To be clear, the majority of the changes to the pictures themselves came as new information was learned. However, a viewing of the 2007 release of "Tupac Assassination I" and a viewing of "Tupac: Conspiracy" will clearly evidence that little to no story elements were changed and the underlying themes have remained. Even less so for "Tupac Assassination II" and "Tupac: Aftermath."

The producers of the films RJ Bond and Frank Alexander, and recently Michael Douglas Carlin have never strayed from their original formula and theory about how Shakur was killed. Assassination III has less than 20 minutes from the other two movies out of a total running time of 144 minutes; hardly a repeat. "Battle for Compton is unique to the franchise because it is the only one of the three movies (Part II alluded to elements of the Wallace case but never investigated it) that deals with the Wallace killing in the context of the Shakur killing.

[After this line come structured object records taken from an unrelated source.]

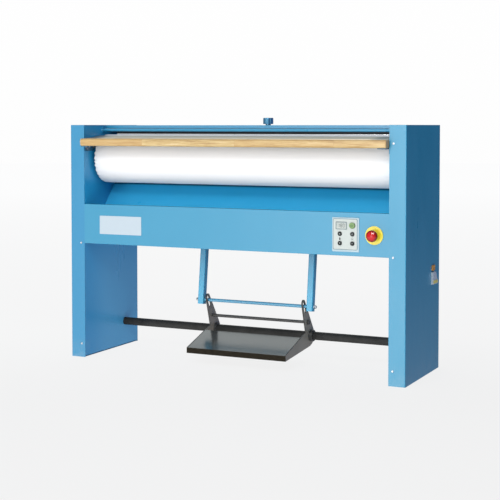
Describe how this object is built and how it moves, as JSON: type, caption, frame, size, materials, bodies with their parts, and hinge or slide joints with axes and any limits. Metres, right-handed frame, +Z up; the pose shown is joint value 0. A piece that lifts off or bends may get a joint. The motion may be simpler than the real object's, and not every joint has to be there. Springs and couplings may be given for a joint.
{
  "type": "flatwork ironer",
  "caption": "Free-standing flatwork ironer: padded cloth-covered roller between two side cabinets, heated shoe lifted by a foot pedal, wooden feed board and catch tray.",
  "frame": {"origin": "on the floor, at the centre of the floor-anchor hole pattern, halfway between the cabinets", "axes": "+X to the operator's right along the roller, +Y to the back, +Z up"},
  "size_m": [1.5175, 0.483, 1.031],
  "materials": {
    "steel_blue": "smooth light-blue enamel",
    "casing_blue": "smooth light-blue enamel",
    "hood_blue": "smooth light-blue enamel",
    "black_paint": "satin black enamel",
    "tread_black": "satin black enamel, worn tread",
    "beech": "oiled beech",
    "stainless": "brushed stainless",
    "bright_screw": "zinc-plated",
    "dark_steel": "turned steel",
    "cast": "painted casting",
    "drum_steel": "rolled steel",
    "felt": "needled felt",
    "cover_cloth": "plain white cotton cloth",
    "shoe_alloy": "polished inner face",
    "element": "heat-tinted tube",
    "housing_sheet": "galvanised sheet",
    "motor_grey": "grey enamel",
    "spring_steel": "spring wire",
    "bronze": "sintered bronze",
    "bezel_white": "smooth white",
    "fascia_grey": "pale grey, satin",
    "lcd": "grey-green display window",
    "pcb": "circuit board",
    "green": "glossy green",
    "key_black": "satin black",
    "yellow": "signal yellow",
    "red": "glossy red",
    "white_plate": "smooth white",
    "marker_amber": "yellow and amber"
  },
  "bodies": {
    "frame": {"left_casing": "casing_blue", "right_casing": "casing_blue", "left_inner_panel": "steel_blue", "right_inner_panel": "steel_blue", "front_beam": "steel_blue", "catch_tray": "steel_blue", "rear_panel": "casing_blue", "top_hood": "hood_blue", "rear_crossbar": "dark_steel", "stretcher_tube": "black_paint", "feed_board": "beech", "feed_board_brackets": "steel_blue", "feed_plate": "stainless", "guard_rail": "hood_blue", "frame_screws": "bright_screw", "bearing_units": "cast", "pivot_bushes": "bronze", "drive_chain": "dark_steel", "gearbox": "cast", "motor": "motor_grey", "control_bezel": "bezel_white", "control_fascia": "fascia_grey", "display_window": "lcd", "control_board": "pcb", "control_housing": "housing_sheet", "estop_collar": "yellow", "estop_contact_block": "key_black", "name_plate": "white_plate", "side_cover": "white_plate", "side_markers": "marker_amber"},
    "roller": {"roller_drum": "drum_steel", "shaft_stubs": "dark_steel", "roller_padding": "felt", "roller_cover": "cover_cloth", "driven_sprocket": "dark_steel"},
    "drive_shaft": {"drive_sprocket": "dark_steel"},
    "shoe": {"ironing_shoe": "shoe_alloy", "heating_elements": "element", "shoe_housing": "housing_sheet", "shoe_arms": "dark_steel", "pivot_shaft": "dark_steel", "left_lever": "hood_blue", "right_lever": "hood_blue", "lever_cross_rod": "hood_blue", "cross_rod_nuts": "bright_screw"},
    "pedal": {"pedal_plate": "tread_black", "left_pedal_arm": "black_paint", "right_pedal_arm": "black_paint", "pedal_hubs": "black_paint", "arm_cross_rod": "black_paint"},
    "knob": {"pressure_knob": "hood_blue"},
    "seat": {"spring_seat": "dark_steel", "pressure_spring": "spring_steel"},
    "start_button": {"start_button": "green"},
    "key_upper_left": {"key_upper_left": "key_black"},
    "key_upper_right": {"key_upper_right": "key_black"},
    "key_lower_left": {"key_lower_left": "key_black"},
    "key_lower_right": {"key_lower_right": "key_black"},
    "stop_plunger": {"estop_plunger": "key_black"},
    "stop_head": {"estop_mushroom": "red"}
  },
  "joints": [
    {"name": "roller_spin", "type": "hinge", "parent": "frame", "child": "roller", "pos_m": [0, -0.06, 0.854], "axis": [-1, 0, 0], "continuous": true, "deforming": ["drive_chain"]},
    {"name": "drive_spin", "type": "hinge", "parent": "frame", "child": "drive_shaft", "pos_m": [0.7, 0.07498, 0.60009], "axis": [-1, 0, 0], "continuous": true, "deforming": ["drive_chain"]},
    {"name": "shoe_lift", "type": "hinge", "parent": "frame", "child": "shoe", "pos_m": [0, 0.10876, 0.8], "axis": [-1, 0, 0], "range_deg": [0, 2.14], "stiffness_Nm_per_rad": 260, "springref_deg": -11.46, "deforming": ["pressure_spring"]},
    {"name": "pedal_press", "type": "hinge", "parent": "frame", "child": "pedal", "pos_m": [0, 0.11, 0.11], "axis": [1, 0, 0], "range_deg": [0, 6.2]},
    {"name": "knob_turn", "type": "hinge", "parent": "frame", "child": "knob", "pos_m": [0, 0.175, 1], "axis": [0, 0, 1], "range_deg": [-720.5, 720.5]},
    {"name": "seat_travel", "type": "slide", "parent": "frame", "child": "seat", "axis": [0, 0, 1], "range_m": [-0.004, 0.004], "deforming": ["pressure_spring"]},
    {"name": "start_press", "type": "slide", "parent": "frame", "child": "start_button", "axis": [0, 1, 0], "range_m": [0, 0.002], "stiffness_N_per_m": 400, "springref_m": -0.001},
    {"name": "key_upper_left_press", "type": "slide", "parent": "frame", "child": "key_upper_left", "axis": [0, 1, 0], "range_m": [0, 0.0014], "stiffness_N_per_m": 400, "springref_m": -0.001},
    {"name": "key_upper_right_press", "type": "slide", "parent": "frame", "child": "key_upper_right", "axis": [0, 1, 0], "range_m": [0, 0.0014], "stiffness_N_per_m": 400, "springref_m": -0.001},
    {"name": "key_lower_left_press", "type": "slide", "parent": "frame", "child": "key_lower_left", "axis": [0, 1, 0], "range_m": [0, 0.0014], "stiffness_N_per_m": 400, "springref_m": -0.001},
    {"name": "key_lower_right_press", "type": "slide", "parent": "frame", "child": "key_lower_right", "axis": [0, 1, 0], "range_m": [0, 0.0014], "stiffness_N_per_m": 400, "springref_m": -0.001},
    {"name": "stop_push", "type": "slide", "parent": "frame", "child": "stop_plunger", "axis": [0, 1, 0], "range_m": [0, 0.005]},
    {"name": "stop_twist", "type": "hinge", "parent": "stop_plunger", "child": "stop_head", "pos_m": [0.627, -0.246, 0.5763], "axis": [0, 1, 0], "range_deg": [0, 45]}
  ],
  "couplings": [
    {"joint": "drive_spin", "follows": "roller_spin", "ratio": 2.5},
    {"joint": "pedal_press", "follows": "shoe_lift", "ratio": 2.896},
    {"joint": "knob_turn", "follows": "seat_travel", "rad_per_m": 3141.6}
  ]
}
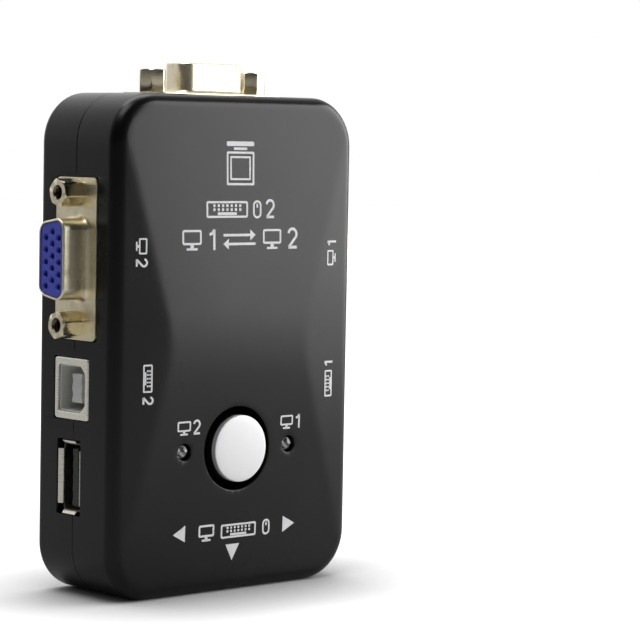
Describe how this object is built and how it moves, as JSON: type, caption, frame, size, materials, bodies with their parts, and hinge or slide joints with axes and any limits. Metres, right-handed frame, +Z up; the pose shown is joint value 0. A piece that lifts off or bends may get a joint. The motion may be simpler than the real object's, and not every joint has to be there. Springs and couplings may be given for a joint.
{
  "type": "kvm switch",
  "caption": "Upright box with round corners that shares a keyboard, screen and mouse between computers; silver push button on the face, video and data ports round its edges.",
  "frame": {"origin": "middle of the bottom end, on which the box stands; the depth origin is halfway between the back and the ridge of the face", "axes": "+Z up along the case to the monitor port, +X to the right seen from the front (computer 1 side), +Y to the back; the face and button look along -Y"},
  "size_m": [0.0728, 0.0254, 0.1024],
  "materials": {
    "case_black": "fine spark texture, satin black",
    "screw_steel": "zinc plated",
    "board_green": "solder mask over woven glass",
    "button_silver": "satin silver paint",
    "plunger_white": "moulded, plain",
    "switch_black": "moulded, plain",
    "lead_tin": "tinned",
    "lamp_clear": "clear moulded resin",
    "port_metal": "satin nickel plate",
    "video_blue": "moulded royal blue",
    "contact_gold": "thin gold plate",
    "port_white": "moulded off-white",
    "port_black": "moulded black",
    "chip_black": "moulded package",
    "crystal_can": "drawn can",
    "capacitor_sleeve": "shrunk sleeve",
    "ceramic_tan": "fired ceramic",
    "resistor_black": "fired film"
  },
  "bodies": {
    "case": {"front_cover": "case_black", "rear_cover": "case_black", "case_screws": "screw_steel", "circuit_board": "board_green", "switch_body": "switch_black", "switch_pins": "lead_tin", "pc1_lamp": "lamp_clear", "pc2_lamp": "lamp_clear", "lamp_leads": "lead_tin", "monitor_port_shell": "port_metal", "monitor_port_insulator": "video_blue", "monitor_port_housing": "video_blue", "monitor_port_contacts": "contact_gold", "monitor_port_jack_screws": "port_metal", "monitor_port_brackets": "port_metal", "pc1_video_shell": "port_metal", "pc1_video_insulator": "video_blue", "pc1_video_housing": "video_blue", "pc1_video_contacts": "contact_gold", "pc1_video_jack_screws": "port_metal", "pc1_video_brackets": "port_metal", "pc2_video_shell": "port_metal", "pc2_video_insulator": "video_blue", "pc2_video_housing": "video_blue", "pc2_video_contacts": "contact_gold", "pc2_video_jack_screws": "port_metal", "pc2_video_brackets": "port_metal", "pc1_square_shell": "port_metal", "pc1_square_insulator": "port_white", "pc1_square_contacts": "contact_gold", "pc2_square_shell": "port_metal", "pc2_square_insulator": "port_white", "pc2_square_contacts": "contact_gold", "right_flat_shell": "port_metal", "right_flat_tongue": "port_black", "right_flat_contacts": "contact_gold", "left_flat_shell": "port_metal", "left_flat_tongue": "port_black", "left_flat_contacts": "contact_gold", "bottom_flat_shell": "port_metal", "bottom_flat_tongue": "port_black", "bottom_flat_contacts": "contact_gold", "video_chips": "chip_black", "hub_chip": "chip_black", "controller_chip": "chip_black", "chip_leads": "lead_tin", "crystal": "crystal_can", "large_capacitors": "capacitor_sleeve", "small_capacitors": "ceramic_tan", "resistors": "resistor_black"},
    "button": {"select_button": "button_silver", "switch_plunger": "plunger_white"}
  },
  "joints": [
    {"name": "button_press", "type": "slide", "parent": "case", "child": "button", "axis": [0, 1, 0], "range_m": [0, 0.0015], "stiffness_N_per_m": 1200}
  ]
}
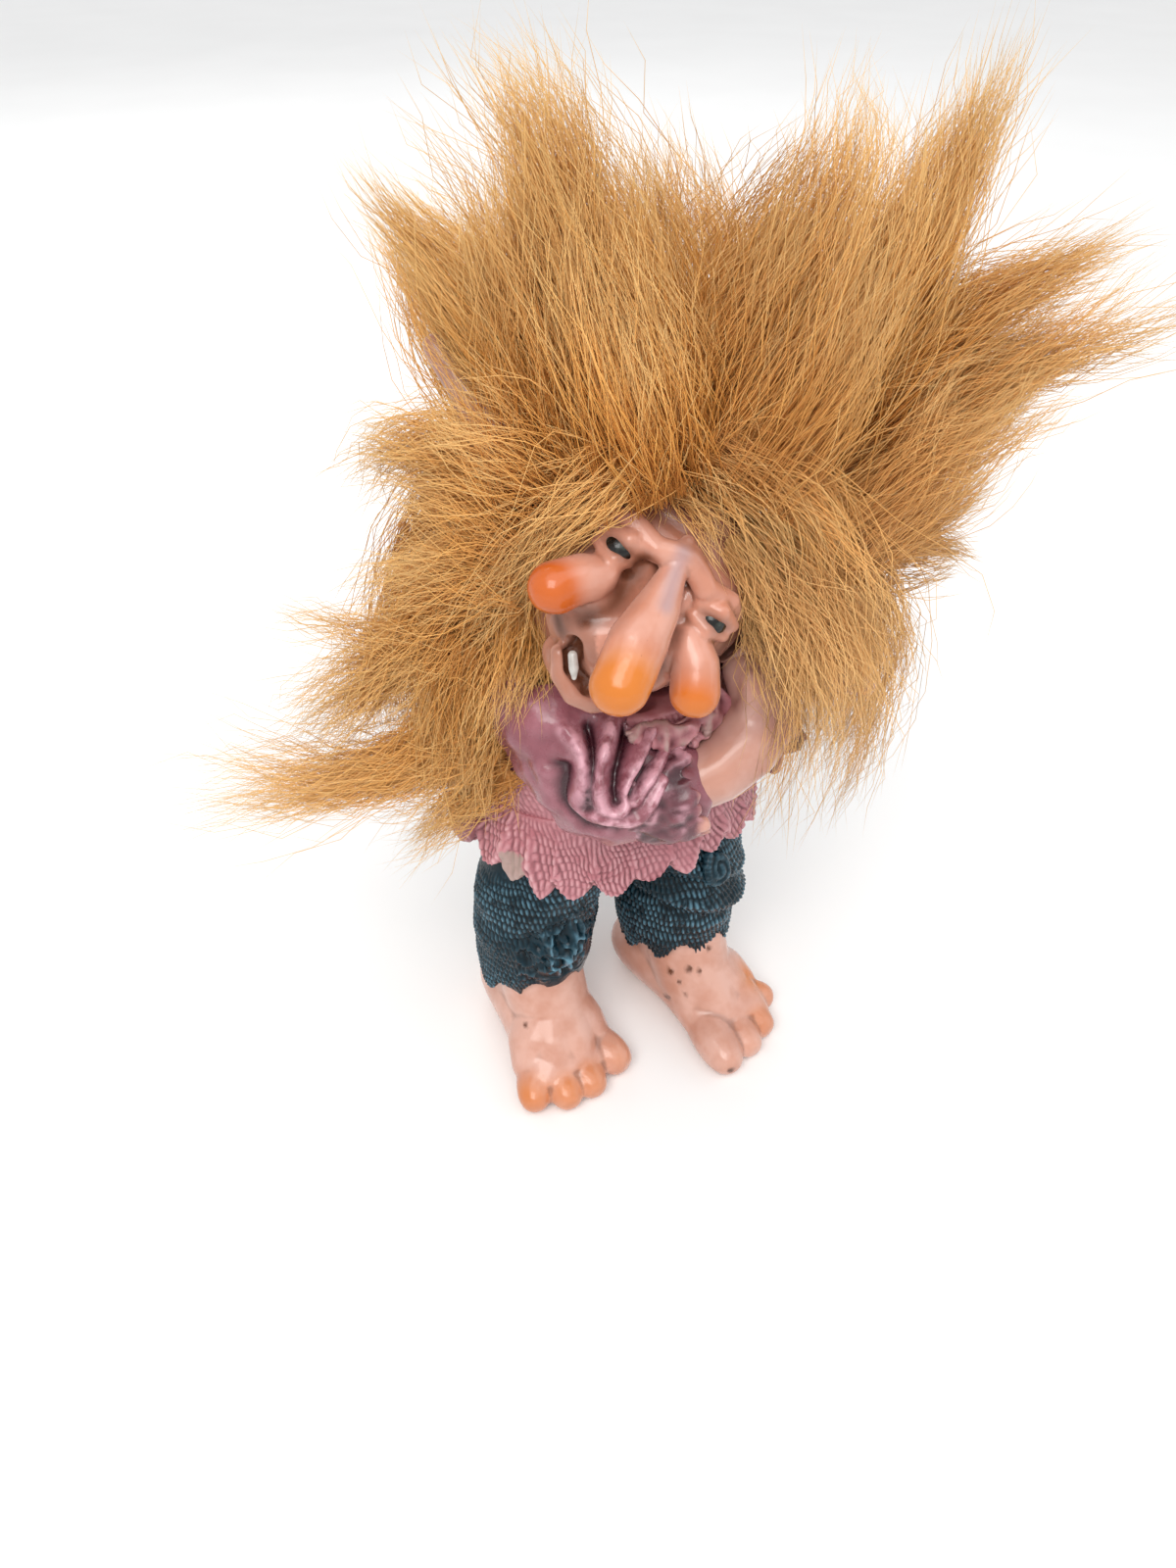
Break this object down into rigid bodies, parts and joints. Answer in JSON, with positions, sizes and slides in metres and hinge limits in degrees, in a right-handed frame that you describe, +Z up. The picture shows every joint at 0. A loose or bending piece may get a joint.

The only divergent path taken by the producers over 10 years of interviews and filmmaking, has to do with the involvement and role of one player, Marion "Suge Knight" and his involvement of the Vegas Shakur killing. "Battle for Compton" is silent on the role of Knight in the Wallace killing, and in fact poses the possibility that Knight may or may not have been involved with the Wallace killing. In this, the filmmakers have room to account for both their belief that Knight was an intended target in Vegas AND the possibility that Knight gave the order to kill Christopher Wallace. In fact, that possibility is actually enhanced when incorporated with the "Assassination" position that Knight was being influenced by a false narrative that involved the East Coast and rival gangs. It is entirely compatible that Knight could have been a target in Las Vegas and that he could have ordered the hit on Wallace.

==Sequel==
Tupac: Assassination II: Reckoning was released on January 27, 2009. The film features Gloria Cox, Shakur's Aunt, Leila Steinberg, Shakur's manager, and Tracey Robinson, his video producer. Tupac: Assassination III: Battle for Compton was released on March 10, 2017.